A Familiar Story from the Past, A Fresh Approach for the Present
As Meriwether Lewis and William Clark traveled from St. Louis to the Pacific Ocean, the terrain they crossed presented an almost unfathomable variety of landforms. And yet the diversity of the languages they encountered proved far more difficult to comprehend.At every stage of the trip, the expedition encountered a group that spoke a different language. On a few occasions, this required Clark and Lewis to engage in an early nineteenth century experimentation with what would later be called “the telephone game,” a chain of interpreters lined up to pass on a single message. In one episode when clear communication was of great importance, Lewis spoke in English to a French soldier from the expedition. The soldier then spoke in French to the expedition’s official interpreter, Toussaint Charbonneau. Charbonneau then spoke in Hidatsa to Sacagawea, who spoke in Shoshone to a leader of that tribe. And then the process reversed: Shoshone to Hidatsa to French to English.
Here’s an idea that we suspect no one else has proposed: this would be a good time to adopt his chain of translation and put it to use to our world today.
There is no mistaking our national dilemma: people who are firmly committed to one political position are unable to communicate with people who are firmly committed to an opposite political position.
Lewis and Clark offer us a promising technique.
A far-left progressive Democrat would speak to a centrist Democrat. The moderate Democrat would speak to a centrist Republican.
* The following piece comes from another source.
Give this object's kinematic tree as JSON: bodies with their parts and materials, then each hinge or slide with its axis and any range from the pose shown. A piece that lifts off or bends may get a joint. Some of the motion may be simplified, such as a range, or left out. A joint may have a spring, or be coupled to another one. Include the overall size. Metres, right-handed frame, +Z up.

The centrist Republican would speak to a far-right Republican, who could then offer his response to the centrist Republican, and that response would then move back along the chain.
After a few messages have traveled back and forth through the chain, the time would be right for a designated interpreter to step in. Asking everyone to pause, the interpreter could ask everyone a few debriefing questions: “What did you just hear? Was it what you expected to hear? Where do you agree and disagree? Were there parts that you simply did not understand and that need more explanation? Do you need to keep using this chain of indirection, or are you ready now to talk with each other?”
Limerick has an interesting idea but in our forest world, I’m not sure our views fall into neat political categories whether three, four as in Limerick, or eight. Thoughts?
I just drafted an opinion editorial for a regional newspaper. There is a 300-word limit. Some papers have a 250-, even 200-word limit. To make needed connections and make my point, I had to generalize some, and omit lots of details. Clearly, someone with opposing views can think of details that I had to overlook, providing a reason to excuse the entire op ed. Point is, that some of the miscommunication and mistrust we see results from the need to (try to) communicate in sound bytes (pun intended). The media participate in the problem in order to be read or heard by a large portion of the public that wants simple, short answers, and due to staff and budget limits. Much of the public is not geared to critical thinking. Our educational system is failing to produce those critical thinkers. — Criticism is easy, solutions are not.
Hear! Hear! on the point of critical thinking lacking in our conversations. I advocated that point many times during my FS career, especially when artificial time constraints were imposed. The running joke was (and still is) we don’t have enough time to make a reasonable decision, but we have enough to redo the decision when the first one fails. And wouldn’t that be the operational principle to efficiency? Doing something only once?
As for the “interpreter” idea, I have seen that in operation during collaborative discussions. But, it took having a facilitator who could listen to the conversation and discover occurrences when people talk past each other. Ultimately, it was a worthwhile approach, but it also took time. Hence, my “time constraint” criticism above.
Small comment, but: I find it problematic for interpretation of people’s responses about their trust in different media that cable TV journalism is lumped with print (or, ostensibly print! I read it all online) journalism in the first graph.
If asked about the specific news sources listed separately, I would say I feel that the news side of the WSJ and the NYT “tell the whole story” and that MSNBC, CNN, Fox, and Daily Wire do not.
I do not think that any cable TV news outlet tells the whole story- nor do they truly attempt to.
(It is also problematic that these news sources are not distinguished by their ‘news’ vs ‘editorial’ content, but that is probably splitting hairs for 90% of the public… sigh.)
Actually my issue was exactly that – the need to distinguish news from opinion, and I think it’s a problem that the public can’t tell the difference (and this survey apparently didn’t try to). I’d like to see all of these companies make it more clear which one we are seeing – and maybe even stick to one or the other. (I think Associated Press and Reuters have stayed pretty factual.)
Then there’s the concept of “full story.” There is also “bias” in what news is covered at all. I think there is more legitimacy in Fox covering what I think are uninteresting stories because their audience is not like me, than skewing and ignoring facts about what they do choose to cover.